10.6 Relationship of Parties. The parties are independent contractors and will have no right to assume or create any obligation or responsibility on behalf of the other party. Neither party shall hold itself out as an agent of the other party. This Agreement will not be construed to create or imply any partnership, agency, joint venture or formal business entity of any kind.
10.7 Severability. If any provision of this Agreement is held invalid or unenforceable, it shall be replaced with the valid provision that most closely reflects the intent of the Parties and the remaining provisions of the Agreement will remain in full force and effect.
10.8 Force Majeure. Except for payment obligations under this Agreement, neither party hereto shall be liable for any loss, damage, or penalty resulting from such party's failure to perform its obligations hereunder when such failure is due to events beyond its reasonable control, such as, without limitation, flood, earthquake, fire, acts of God, military insurrection, civil riot, or labor strikes.
10.9 Counterparts. This Agreement may be executed in any number of counterparts, each of which shall be deemed an original, but all of which together shall constitute one and the same instrument. Counterparts may be delivered via facsimile, electronic mail (including pdf or any electronic signature complying with the U.S. federal ESIGN Act of 2000, e.g., www.docusign.com) or other transmission method and any counterpart so delivered shall be deemed to have been duly and validly delivered and be valid and effective for all purposes.
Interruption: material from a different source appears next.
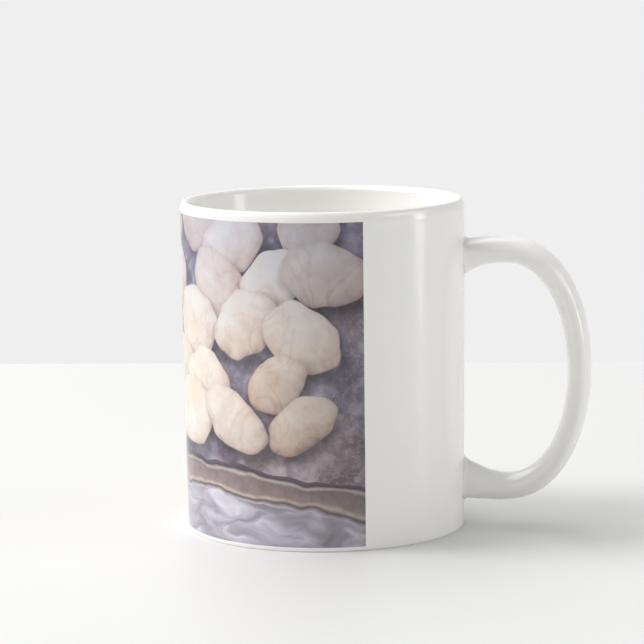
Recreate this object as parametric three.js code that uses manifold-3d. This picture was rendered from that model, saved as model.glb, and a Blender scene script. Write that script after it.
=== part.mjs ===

10.10 Publicity. Either party may issue publicity or general marketing communications concerning its involvement with the other party, subject to such other party’s prior written/verbal approval, which shall not be unreasonably withheld or denied; provided, that Customer hereby approves the display by Sendoso of Customer’s name and logo on its website and in marketing materials, subject to Customer’s right to revoke such approval upon written notice to Sendoso.